I have managed to make good progress in photography.  I've caught up on editing/uploading the random "in between long vacation" DSLR photos that I've collected over the past couple of years.  I was a harsher critic on myself this time, which is especially difficult when it comes to the bird photos.  I have many "snaps" of birds which I enjoy only because of the species of bird in the shot, but in terms of a piece of art on the wall, they are not that great.  Cutting out the shots that I was emotionally attached to in that way, and only posting what I thought were also good compositions, greatly reduced the volume I had to upload.  I've also meandered through my growing backlog of uploaded images and reduced or removed many images that I now look back on and have decided are not up to par.  Perhaps someday I'll scale back a larger portion of the site - things I shot on the older lower MP camera - but for now I see little harm in leaving the older stuff up.

We had snow last week, and as I had some film to burn in my Graflex pinhole, I decided to set it up near my bird feeders and take some long exposures.  Calculating the exposure for snow was tricky, I took several meter reads off of surrounding mid-tone objects, made my calculations, and took 30-45 second exposures.  The best image out of the lot was this:
This is heavily cropped in, though I set the camera up at the edge of the porch it captured quite a lot more landscape than I wanted.  There are 3 birds which stood still long enough to show up on the film, although there were about 8 birds fluttering through this image throughout the exposure.

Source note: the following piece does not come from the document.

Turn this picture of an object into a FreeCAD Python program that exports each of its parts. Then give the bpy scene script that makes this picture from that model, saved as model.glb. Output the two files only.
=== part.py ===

The first half of the roll of film were the shots I'd exposed in January during our visit to Fort Worden.  I'm very happy with this shot for several reasons:
I'm happy with the composition of this shot.  I knew I needed to get closer to my subject with this camera, and I managed to do just that, the camera was wedged between the boulders right at the water's edge.
I aimed the camera down and put the sky's horizon line right along the top of the view finder, figuring the film plane would end up capturing more than I could see, and I was correct.  
I timed the exposure to capture one good wave coming up over the rocks, which gave me the white ghostly mist over the dark boulders, but smoothed out the otherwise rough water.
I calculated the exposure correctly - always a challenge!

And lastly... when I loaded the film I turned the dial an extra half turn before setting the film counter - this did give the lab enough film to load without fogging my first frame, but I still had plenty of space at the end of the roll for the last frame.

I am itching to get out and get more shots with this camera, but the weather lately is working against me.  I'm not opposed to heading out in misty/soggy conditions myself, but given the age of this camera I don't want to risk damage to it.  So for now, I have to be patient.